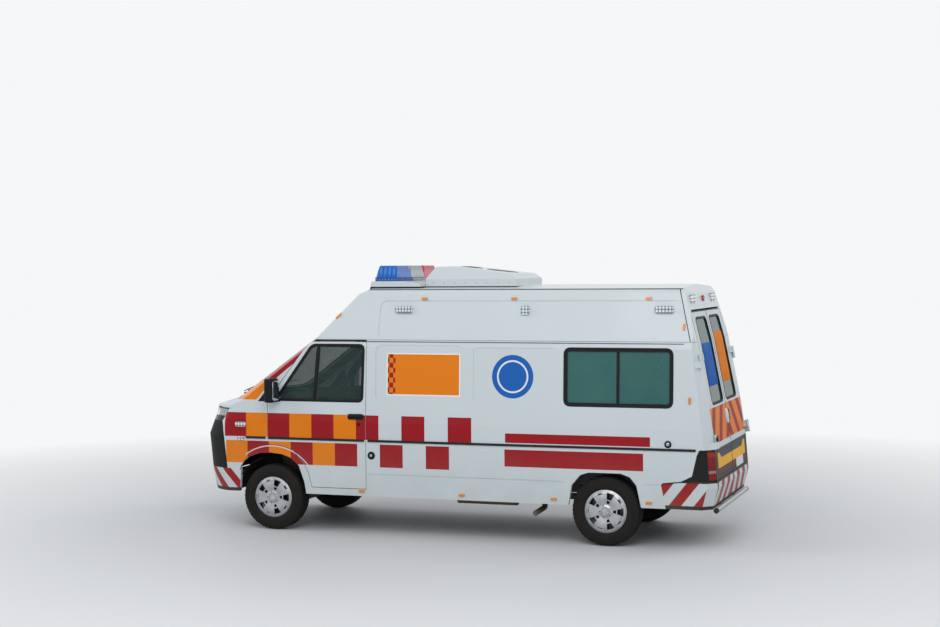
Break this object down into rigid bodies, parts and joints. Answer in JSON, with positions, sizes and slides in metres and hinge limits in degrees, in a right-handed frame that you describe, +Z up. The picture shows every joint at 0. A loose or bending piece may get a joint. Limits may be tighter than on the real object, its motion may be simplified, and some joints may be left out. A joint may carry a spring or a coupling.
{
  "type": "high-roof van ambulance",
  "caption": "High-roof van ambulance with opening cab doors, rear doors and bonnet, steered front wheels, roof light bar, roof air conditioner and fitted patient compartment.",
  "frame": {"origin": "centre of the bounding box at ground level, midway along the vehicle", "axes": "+X forward, +Y to the left, +Z up"},
  "size_m": [5.7738, 2.32, 2.8379],
  "materials": {
    "body_paint": "gloss cool white paint",
    "dark_plastic": "grained dark plastic",
    "red_lens": "moulded red lens",
    "clear_lens": "clear lens over reflector",
    "amber_lens": "moulded amber lens",
    "beacon_lens": "blue, clear and red lens",
    "window_glass": "green tinted glass",
    "window_rubber": "black rubber",
    "tyre": "black tyre rubber",
    "wheel_silver": "silver painted cover and rim",
    "chassis_iron": "dark cast and forged iron",
    "chassis_paint": "black chassis paint",
    "floor_metal": "grey painted steel",
    "exhaust_steel": "heat-browned steel",
    "bright_tube": "bright tube",
    "seat_fabric": "dark grey woven cloth",
    "seat_vinyl": "blue vinyl",
    "cabinet_laminate": "white laminate"
  },
  "bodies": {
    "root": {"left_body_side": "body_paint", "right_body_side": "body_paint", "high_roof": "body_paint", "rear_door_frame": "body_paint", "tail_lamps": "red_lens", "rear_corner_trims": "dark_plastic", "rear_bumper": "body_paint", "front_bumper": "body_paint", "front_grille": "dark_plastic", "headlamps": "clear_lens", "nose_panel": "body_paint", "front_wings": "body_paint", "windscreen_frame": "body_paint", "windscreen": "window_glass", "side_window_frames": "window_rubber", "side_window_glass": "window_glass", "front_axle": "chassis_iron", "rear_axle": "chassis_iron", "leaf_springs": "chassis_iron", "chassis_frame": "chassis_paint", "engine": "chassis_iron", "floor_pan": "floor_metal", "exhaust": "exhaust_steel", "fuel_tank": "chassis_paint", "dashboard": "dark_plastic", "cab_seat_frames": "chassis_paint", "cab_seat_cushions": "seat_fabric", "partition_wall": "cabinet_laminate", "stretcher": "bright_tube", "patient_cushions": "seat_vinyl", "cabinets": "cabinet_laminate", "light_bar_plinth": "body_paint", "light_bar": "beacon_lens", "roof_air_conditioner": "body_paint", "roof_lamps": "clear_lens", "side_markers": "amber_lens", "rear_step": "bright_tube"},
    "bonnet": {"bonnet": "body_paint"},
    "left_front_door": {"left_front_door": "body_paint", "left_front_door_glass": "window_glass", "left_mirror": "dark_plastic"},
    "right_front_door": {"right_front_door": "body_paint", "right_front_door_glass": "window_glass", "right_mirror": "dark_plastic"},
    "left_rear_door": {"left_rear_door": "body_paint", "left_rear_door_glass": "window_glass"},
    "right_rear_door": {"right_rear_door": "body_paint", "right_rear_door_glass": "window_glass"},
    "left_knuckle": {"left_knuckle": "chassis_iron"},
    "right_knuckle": {"right_knuckle": "chassis_iron"},
    "left_front_wheel": {"left_front_tyre": "tyre", "left_front_wheel": "wheel_silver"},
    "right_front_wheel": {"right_front_tyre": "tyre", "right_front_wheel": "wheel_silver"},
    "left_rear_wheel": {"left_rear_tyre": "tyre", "left_rear_wheel": "wheel_silver"},
    "right_rear_wheel": {"right_rear_tyre": "tyre", "right_rear_wheel": "wheel_silver"},
    "steering_wheel": {"steering_wheel": "dark_plastic"}
  },
  "joints": [
    {"name": "bonnet_lift", "type": "hinge", "parent": "root", "child": "bonnet", "pos_m": [2.364, 0, 1.4005], "axis": [0, -1, 0], "range_deg": [0, 50]},
    {"name": "left_front_door_swing", "type": "hinge", "parent": "root", "child": "left_front_door", "pos_m": [1.9924, 0.949, 1], "axis": [0, 0, -1], "range_deg": [0, 70]},
    {"name": "right_front_door_swing", "type": "hinge", "parent": "root", "child": "right_front_door", "pos_m": [1.9924, -0.949, 1], "axis": [0, 0, 1], "range_deg": [0, 70]},
    {"name": "left_rear_door_swing", "type": "hinge", "parent": "root", "child": "left_rear_door", "pos_m": [-2.885, 0.865, 1.011], "axis": [-0.1952, 0, -0.9808], "range_deg": [0, 180]},
    {"name": "right_rear_door_swing", "type": "hinge", "parent": "root", "child": "right_rear_door", "pos_m": [-2.885, -0.865, 1.011], "axis": [0.1952, 0, 0.9808], "range_deg": [0, 180]},
    {"name": "steer_left", "type": "hinge", "parent": "root", "child": "left_knuckle", "pos_m": [1.955, 0.68, 0.3515], "axis": [0, 0, 1], "range_deg": [-35, 35]},
    {"name": "steer_right", "type": "hinge", "parent": "root", "child": "right_knuckle", "pos_m": [1.955, -0.68, 0.3515], "axis": [0, 0, 1], "range_deg": [-35, 35]},
    {"name": "steering_wheel_turn", "type": "hinge", "parent": "root", "child": "steering_wheel", "pos_m": [1.62, -0.43, 1.175], "axis": [-0.766, 0, 0.6428], "range_deg": [-560, 560]},
    {"name": "left_front_spin", "type": "hinge", "parent": "left_knuckle", "child": "left_front_wheel", "pos_m": [1.955, 0.808, 0.3515], "axis": [0, 1, 0], "continuous": true},
    {"name": "right_front_spin", "type": "hinge", "parent": "right_knuckle", "child": "right_front_wheel", "pos_m": [1.955, -0.808, 0.3515], "axis": [0, 1, 0], "continuous": true},
    {"name": "left_rear_spin", "type": "hinge", "parent": "root", "child": "left_rear_wheel", "pos_m": [-1.745, 0.808, 0.3515], "axis": [0, 1, 0], "continuous": true},
    {"name": "right_rear_spin", "type": "hinge", "parent": "root", "child": "right_rear_wheel", "pos_m": [-1.745, -0.808, 0.3515], "axis": [0, 1, 0], "continuous": true}
  ],
  "couplings": [
    {"joint": "steer_right", "follows": "steer_left", "ratio": 1},
    {"joint": "steering_wheel_turn", "follows": "steer_left", "ratio": 16}
  ]
}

○ ○ ○ ○ ○ ○ ○

Return every line exactly.

The completed task:
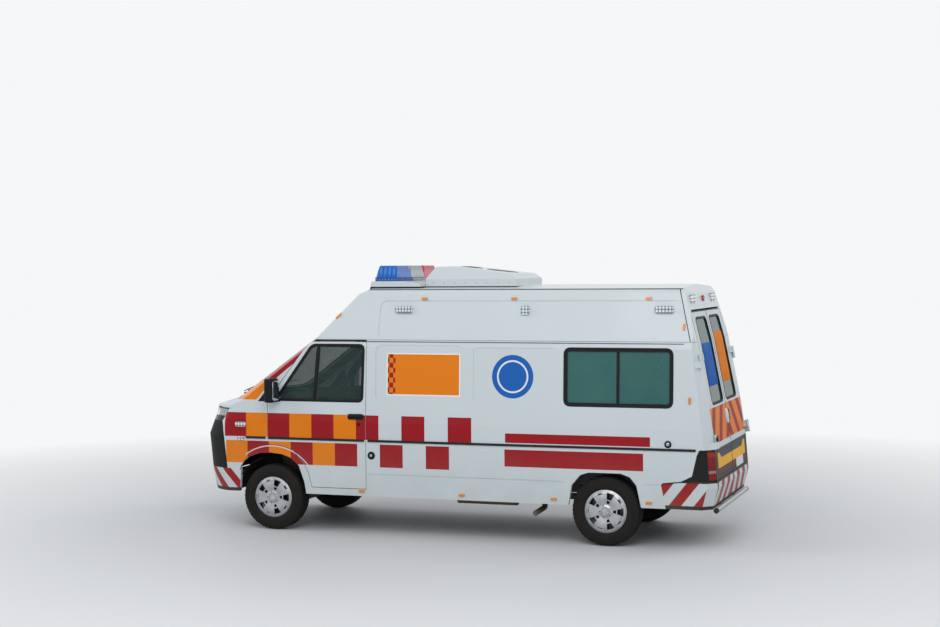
Break this object down into rigid bodies, parts and joints. Answer in JSON, with positions, sizes and slides in metres and hinge limits in degrees, in a right-handed frame that you describe, +Z up. The picture shows every joint at 0. A loose or bending piece may get a joint. Limits may be tighter than on the real object, its motion may be simplified, and some joints may be left out. A joint may carry a spring or a coupling.
{
  "type": "high-roof van ambulance",
  "caption": "High-roof van ambulance with opening cab doors, rear doors and bonnet, steered front wheels, roof light bar, roof air conditioner and fitted patient compartment.",
  "frame": {"origin": "centre of the bounding box at ground level, midway along the vehicle", "axes": "+X forward, +Y to the left, +Z up"},
  "size_m": [5.7738, 2.32, 2.8379],
  "materials": {
    "body_paint": "gloss cool white paint",
    "dark_plastic": "grained dark plastic",
    "red_lens": "moulded red lens",
    "clear_lens": "clear lens over reflector",
    "amber_lens": "moulded amber lens",
    "beacon_lens": "blue, clear and red lens",
    "window_glass": "green tinted glass",
    "window_rubber": "black rubber",
    "tyre": "black tyre rubber",
    "wheel_silver": "silver painted cover and rim",
    "chassis_iron": "dark cast and forged iron",
    "chassis_paint": "black chassis paint",
    "floor_metal": "grey painted steel",
    "exhaust_steel": "heat-browned steel",
    "bright_tube": "bright tube",
    "seat_fabric": "dark grey woven cloth",
    "seat_vinyl": "blue vinyl",
    "cabinet_laminate": "white laminate"
  },
  "bodies": {
    "root": {"left_body_side": "body_paint", "right_body_side": "body_paint", "high_roof": "body_paint", "rear_door_frame": "body_paint", "tail_lamps": "red_lens", "rear_corner_trims": "dark_plastic", "rear_bumper": "body_paint", "front_bumper": "body_paint", "front_grille": "dark_plastic", "headlamps": "clear_lens", "nose_panel": "body_paint", "front_wings": "body_paint", "windscreen_frame": "body_paint", "windscreen": "window_glass", "side_window_frames": "window_rubber", "side_window_glass": "window_glass", "front_axle": "chassis_iron", "rear_axle": "chassis_iron", "leaf_springs": "chassis_iron", "chassis_frame": "chassis_paint", "engine": "chassis_iron", "floor_pan": "floor_metal", "exhaust": "exhaust_steel", "fuel_tank": "chassis_paint", "dashboard": "dark_plastic", "cab_seat_frames": "chassis_paint", "cab_seat_cushions": "seat_fabric", "partition_wall": "cabinet_laminate", "stretcher": "bright_tube", "patient_cushions": "seat_vinyl", "cabinets": "cabinet_laminate", "light_bar_plinth": "body_paint", "light_bar": "beacon_lens", "roof_air_conditioner": "body_paint", "roof_lamps": "clear_lens", "side_markers": "amber_lens", "rear_step": "bright_tube"},
    "bonnet": {"bonnet": "body_paint"},
    "left_front_door": {"left_front_door": "body_paint", "left_front_door_glass": "window_glass", "left_mirror": "dark_plastic"},
    "right_front_door": {"right_front_door": "body_paint", "right_front_door_glass": "window_glass", "right_mirror": "dark_plastic"},
    "left_rear_door": {"left_rear_door": "body_paint", "left_rear_door_glass": "window_glass"},
    "right_rear_door": {"right_rear_door": "body_paint", "right_rear_door_glass": "window_glass"},
    "left_knuckle": {"left_knuckle": "chassis_iron"},
    "right_knuckle": {"right_knuckle": "chassis_iron"},
    "left_front_wheel": {"left_front_tyre": "tyre", "left_front_wheel": "wheel_silver"},
    "right_front_wheel": {"right_front_tyre": "tyre", "right_front_wheel": "wheel_silver"},
    "left_rear_wheel": {"left_rear_tyre": "tyre", "left_rear_wheel": "wheel_silver"},
    "right_rear_wheel": {"right_rear_tyre": "tyre", "right_rear_wheel": "wheel_silver"},
    "steering_wheel": {"steering_wheel": "dark_plastic"}
  },
  "joints": [
    {"name": "bonnet_lift", "type": "hinge", "parent": "root", "child": "bonnet", "pos_m": [2.364, 0, 1.4005], "axis": [0, -1, 0], "range_deg": [0, 50]},
    {"name": "left_front_door_swing", "type": "hinge", "parent": "root", "child": "left_front_door", "pos_m": [1.9924, 0.949, 1], "axis": [0, 0, -1], "range_deg": [0, 70]},
    {"name": "right_front_door_swing", "type": "hinge", "parent": "root", "child": "right_front_door", "pos_m": [1.9924, -0.949, 1], "axis": [0, 0, 1], "range_deg": [0, 70]},
    {"name": "left_rear_door_swing", "type": "hinge", "parent": "root", "child": "left_rear_door", "pos_m": [-2.885, 0.865, 1.011], "axis": [-0.1952, 0, -0.9808], "range_deg": [0, 180]},
    {"name": "right_rear_door_swing", "type": "hinge", "parent": "root", "child": "right_rear_door", "pos_m": [-2.885, -0.865, 1.011], "axis": [0.1952, 0, 0.9808], "range_deg": [0, 180]},
    {"name": "steer_left", "type": "hinge", "parent": "root", "child": "left_knuckle", "pos_m": [1.955, 0.68, 0.3515], "axis": [0, 0, 1], "range_deg": [-35, 35]},
    {"name": "steer_right", "type": "hinge", "parent": "root", "child": "right_knuckle", "pos_m": [1.955, -0.68, 0.3515], "axis": [0, 0, 1], "range_deg": [-35, 35]},
    {"name": "steering_wheel_turn", "type": "hinge", "parent": "root", "child": "steering_wheel", "pos_m": [1.62, -0.43, 1.175], "axis": [-0.766, 0, 0.6428], "range_deg": [-560, 560]},
    {"name": "left_front_spin", "type": "hinge", "parent": "left_knuckle", "child": "left_front_wheel", "pos_m": [1.955, 0.808, 0.3515], "axis": [0, 1, 0], "continuous": true},
    {"name": "right_front_spin", "type": "hinge", "parent": "right_knuckle", "child": "right_front_wheel", "pos_m": [1.955, -0.808, 0.3515], "axis": [0, 1, 0], "continuous": true},
    {"name": "left_rear_spin", "type": "hinge", "parent": "root", "child": "left_rear_wheel", "pos_m": [-1.745, 0.808, 0.3515], "axis": [0, 1, 0], "continuous": true},
    {"name": "right_rear_spin", "type": "hinge", "parent": "root", "child": "right_rear_wheel", "pos_m": [-1.745, -0.808, 0.3515], "axis": [0, 1, 0], "continuous": true}
  ],
  "couplings": [
    {"joint": "steer_right", "follows": "steer_left", "ratio": 1},
    {"joint": "steering_wheel_turn", "follows": "steer_left", "ratio": 16}
  ]
}